For the first time, Cambridge has published a table showing how many places at each college went to state school applicants in 1999. Of the 24 main colleges, King's took the most with 79 per cent compared with 39 per cent at Gonville and Caius and Corpus Christi. The overall average was 53 per cent, though 59 per cent of applications came from state schools. At Oxford, Mansfield gave 74.6 per cent of places to state school pupils; at the other end of the scale, Oriel gave 40.4 per cent.

Oxford and Cambridge both say they would take more state school pupils if more applied. But only two colleges - Magdalene and St Catharine's - gave a greater percentage of places to state school pupils than their share of applicants from that sector.

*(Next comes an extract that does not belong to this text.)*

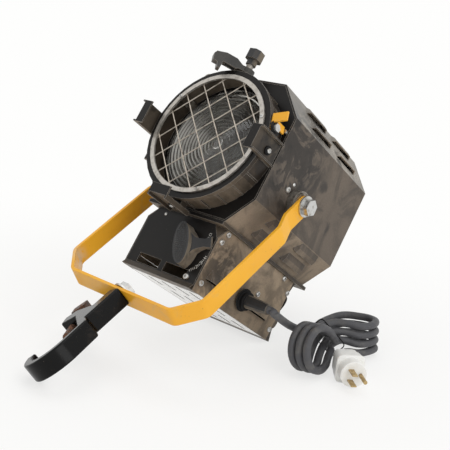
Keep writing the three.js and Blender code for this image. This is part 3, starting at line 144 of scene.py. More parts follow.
def put(node, inputs):
    """Sets or links a node's inputs, and gives its outputs."""
    for socket, value in inputs.items():
        if isinstance(value, bpy.types.NodeSocket):
            node.id_data.links.new(value, node.inputs[socket])
        else:
            node.inputs[socket].default_value = value
    return node.outputs


# A mix node's sockets for colours
MIX_A, MIX_B, MIX_RESULT = 6, 7, 2


class Look:
    """A node material on one Principled shader, in the row's own coordinates."""

    def __init__(self, name, color, roughness=0.5, metallic=0.0, specular=0.5):
        self.material = bpy.data.materials.new(name)
        self.material.use_nodes = True
        self.tree = self.material.node_tree
        self.shader = self.tree.nodes["Principled BSDF"]
        coordinates = self.node("ShaderNodeTexCoord").outputs
        self.place = coordinates["Object"]
        self.normal = coordinates["Normal"]
        self.set("Base Color", tone(color))
        self.set("Roughness", roughness)
        self.set("Metallic", metallic)
        self.set("Specular IOR Level", specular)

    def node(self, kind):
        return self.tree.nodes.new(kind)

    def set(self, socket, value):
        """Sets or links one of the shader's inputs."""
        put(self.shader, {socket: value})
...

The biggest gaps between the percentage of state school applications and admissions were at Emmanuel where 56 per cent of applications were from state schools compared with 42 per cent of those admitted. At Peterhouse the figures were 53 per cent and 40 per cent respectively. At Clare, Corpus Christi, Trinity and Trinity Hall, the gap was 10 percentage points.

Cambridge has been reluctant to provide a breakdown of state and fee-paying school applicants because it feared that state school candidates might be put off applying to those colleges that were working hardest to attract them.

Oxford published its figures for individual colleges earlier this year. Both universities acted after the information was requested by the House of Commons Education Select Committee, which began an inquiry into university access after the Laura Spence affair.

Oxford and Cambridge have tried to attract more state school pupils by sending staff and students to comprehensives and by holding summer schools. Sunday was the deadline for Oxbridge applications.